Maybe I wouldn't be able to restrict myself solely to sword ferns, but I do like walking through them when they form a waist-high, lush field under the trees. Maybe just a few choice shade-tolerant bamboos and a handful of other plants scattered here and there for variety.

Speaking of variety, this fern didn't listen when its friends told it not to get its fronds in a twist. Ha...Ha.... Jokes aside, I've never seen a sword fern with quite so many spiral fronds as this one. There were several more on this plant in addition to the two visible in this photo. Unfortunately, it's likely just a result of the stressful roadside growing conditions, including chemicals and drought. It would likely revert to normal if moved to a different location.

Stress can cause interesting changes. If only they were all as beautiful and interesting as the above fern and the beautiful colors on the mahonia below.

And so ends this brief little blog update. I'll be prioritizing my health for the foreseeable future and can't say when I'll get back to writing regular posts, but I do plan to do so. Have a happy, healthy new year.


  1. Best wishes for health and happiness in 2018! I had missed your stories and peeks at your part of the world. So lush, even in winter...

  2. Pleasure to hear from you.

    "In an attempt to chase away the blues, if only for a time, I took a walk through the green." That my friend is quite the line. I'm gonna be thinking on that one for awhile...

  3. A walk through the woods can't help but do the mind and body good. I'm glad to see your posts and your always interesting plants whenever you choose to pop up, Evan. I hope 2018 brings you what you need to be healthy and happy.

  4. Hope you have a healthy happy New Year too. It's hard to get your enthusiams back for blogging (or for life, sometimes), once it wanes.

  5. I am glad to see the back of 2017 as well, and I'm happy to read a new post from you. I wish you a happy and healthy 2018. I'm in total agreement with you, a walk in a Northwest forest is better then anything to elevate my spirit and well being.
    Do you expect to catch Goodyera in bloom?

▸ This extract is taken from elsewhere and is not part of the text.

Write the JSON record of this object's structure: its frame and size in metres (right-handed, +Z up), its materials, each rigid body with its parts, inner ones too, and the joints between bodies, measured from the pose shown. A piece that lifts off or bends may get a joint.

Hopefully you'll share when you do. "Goodyera"... its sounds like "Good Year on Ya"...

  6. I hope you have a great 2018. No better way to truly heal than a walk in the garden. Best wishes for good health!

  7. Wishing you the very best, and lots more green walks, in 2018.

  8. 2017 was a bitch of a year. May your 2018 be so much better.
    This is a lovely post...simple, honest, uncomplicated. The simplicity matters so much, perhaps why you crave those mossy-trees woods. Actually that seems to be the appeal of the winter too, everything pared down (outdoors, anyway).
    But, oh, how you had me at the photo of Hylocomium splendens/Step Moss! If that is the moss I am thinking of--only ever seen in one particularly undisturbed native Oregon woods--in winter, I might add-- wow, that is SUCH a cool moss. I don't even know how to describe it--that moss takes my breath away...? makes my heart skip a beat...? Words are so inadequate.

  9. Evan - I really love your photos of our native woods. You truly capture the lush, serene quietness of it all. I could almost smell the wet, decomposing leaves, and feel the soft moss under my feet. I hope your walk brought you back a sense of joie de vivre. I agree with you about leaving 2017 behind - Alyse put it well. It really WAS a bitch of a year. Like you, I have no idea what 2018 will bring, but early indications point toward some changes, and probably challenges for us. Not sure what to make of it yet, but we'll deal with it - come what may. Like you, I am a big fan of Sword ferns, but unlike you, I don't have room for all of them, so I dug you some up. Now I just have to figure out how to get them to you. Stay well, friend, and take good care of yourself.

  10. Hugs to you, my friend. Your natives are gorgeous, that salal - WOW! Huge-o. Come over and have lunch with me sometime and we can put 2017 behind us. Cheers!

  11. I miss your garden updates and hope to see one from you soon.